There’s even some research in Missouri showing that when undergraduates were asked, “Do you think rewards lead to higher or lower interest in a task?” they guessed wrong. But as soon as the research results were explained, everyone said, “Oh yeah, I knew that.” A lot of people have had the experience of having done something just because they loved it—until they started to get paid for doing it, after which they wouldn’t dream of doing it again without getting paid. The phenomenon whereby extrinsic motivators cause intrinsic motivation to evaporate is not on the tips of our tongues, but it’s not that far from consciousness, either.

All the same, it’s a different way to think about things. For example, I like it when people recognize me for an accomplishment of some kind.

Yes, of course. We all want to be appreciated, encouraged, and loved. The question is whether that need must take the form of what often looks like a patronizing pat on the head and saying “Good boy,” to which I believe the most logical response is, “Woof!”

Now, I know a lot of adults who are praise junkies: sadly unable to think about the worth of their own activities and actions and products, and utterly dependent on someone else to tell them they did a good job. That is the logical conclusion of being marinated in praise for years. But maybe there is a more empowering and respectful way of sharing one’s opinions than what amounts to a verbal reward.

I’m struck by teachers who say over and over to me, “You don’t understand the kind of backgrounds and home lives that these kids have; they come from loveless, sometimes brutal places, and you’re telling me not to praise them?” My answer is, “Yes.” What these kids need is unconditional support and encouragement and love. Praise is not just different from that; it’s the opposite of that. Praise is, “Jump through my hoops, and only then will I tell you what a great job you did and how proud I am of you.” And that can be problematic. Of course, with positive feedback, it’s a matter of nuance and emphasis and implementation.
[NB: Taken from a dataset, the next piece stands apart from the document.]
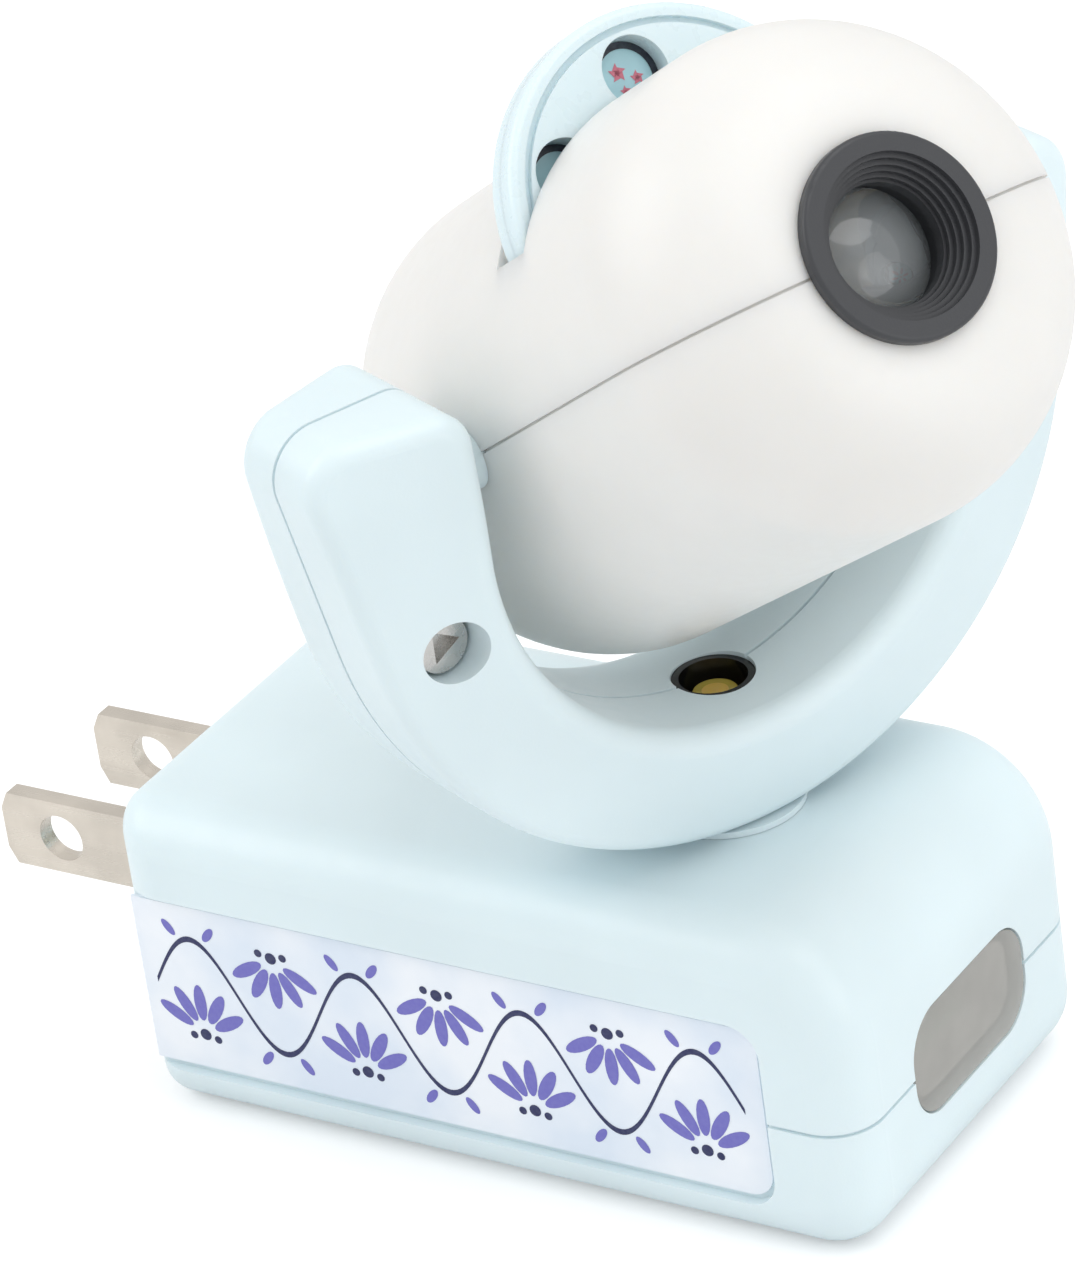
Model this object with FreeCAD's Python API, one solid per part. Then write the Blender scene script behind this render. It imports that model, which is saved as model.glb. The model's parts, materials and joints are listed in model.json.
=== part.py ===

That is not the case with gold stars, candy bars, and A’s, which I believe are inherently destructive.

One of the central myths we carry around in our heads is that there is this single entity called “motivation” that one can have more or less of. And of course we want kids to have more of it, so we offer them A’s, praise, and pizza. The truth is that there are qualitatively different kinds of motivation. We need to stop asking “How motivated are my students?” and start asking “How are my students motivated?” The kind of motivation elicited by extrinsic inducements isn’t just less effective than intrinsic motivation; it threatens to erode that intrinsic motivation, that excitement about what one is doing.

So what are you suggesting instead?

I sometimes talk about the three Cs of motivation. The first C is content. Far less interesting to me than whether a student has learned what he was supposed to is the question, “Has the child been given something to do worth learning?” If you ask me what to do about a kid being “off task”—one of our favorite buzzwords—my first response is going to be, “What’s the task?” If you’re giving them garbage to do, yes, you may have to bribe them to do it. If the kids have to endlessly fill in the blanks on dittos, you’re not going to get rid of rewards or threats anytime soon.

The second C is community: not only cooperative learning but helping kids feel part of a safe environment in which they feel free to ask for help, in which they come to care about one another as opposed to having to be manipulated to share or not be mean. Some of the outstanding work on creating caring communities is being done by the Developmental Studies Center in Oakland, California.

The third C is choice: making sure that kids are asked to think about what they’re doing and how and with whom and why. You know, kids learn to make good choices not by following directions but by making choices.

You show me a school that really has those three Cs in place—where students are working with one another in a caring environment to engage with interesting tasks that they have some say in choosing—and I’ll show you a place where you don’t need to use punishments or rewards.